Vendo e ouvindo a televisão, este português chamado médio não pode deixar de perceber mais dia menos dia, no silêncio dos seus botões, que, nestes preocupantes dias que vai vivendo, está em curso um golpe de Estado conduzido pelos senhores do euro.
Sinceramente, digo então para os meus próprios botões muito desaparelhados, preferia que aqueles senhores de óculos escuros que caminham apressados por entre o Terreiro do Paço estivessem cá a mando apenas do FMI.
É que o FMI, a gente sabe do que é que se trata, já cá estiveram, de qualquer das maneiras vamos ter que nos sacrificar, não temos escolha, mas depois livramo-nos deles.
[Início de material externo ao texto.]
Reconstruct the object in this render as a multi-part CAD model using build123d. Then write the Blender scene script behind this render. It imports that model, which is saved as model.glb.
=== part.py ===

Pelo contrário, com o sr. Juncker a mandar, a mando da sra. Merkel e do sr. Barroso, o que vai acontecer é que os sacrifícios vão ser muito mais pesados e que, no fim, não nos vamos conseguir livrar deles, desses gajos de Bruxelas. Haverá alguma esperança no meio deste pesadelo?
A esperança é sempre a última a morrer. Confiemos, é muito provável, tudo aponta para que a tal de união europeia e o tal de euro vão em breve explodir num belo fogo de artifício. Deus é grande, os sinais de que isso venha a acontecer são muito prometedores.
Obviamente, nesses sinais não incluo o veredicto dos eleitores indígenas do próximo dia 5 de Junho. Infelizmente, eles fiéis aos seus brandos costumes vão obedecer a Bruxelas, têm medo, nada vai mudar, vão designar os “principais partidos” do costume para continuarem a “mandar”nesta pseudo-república.
É quase certo, nesta nova década, ao contrário do discurso do sr. Dominique Strauss-Kahn, tudo vai ficar pior, a guerra social vai-se intensificar.
Até ver, poderá acrescentar algum espírito mais iluminado do que o meu!
Como explicou a Scarlett O’Hara, tomorrow is another day!
1 comentário:
Isto faz-me lembrar a ocupação de Portugal pelo generalJunot, recebendo ordens de Napoleão para governar Portugal, enquanto a soldadesca rapinavam tudo o que encontravam e o nosso governo "patrótico" se punha ao fresco. O pior é que os nossos "salvadores" revelaram-se tão usurpadores como os invasores.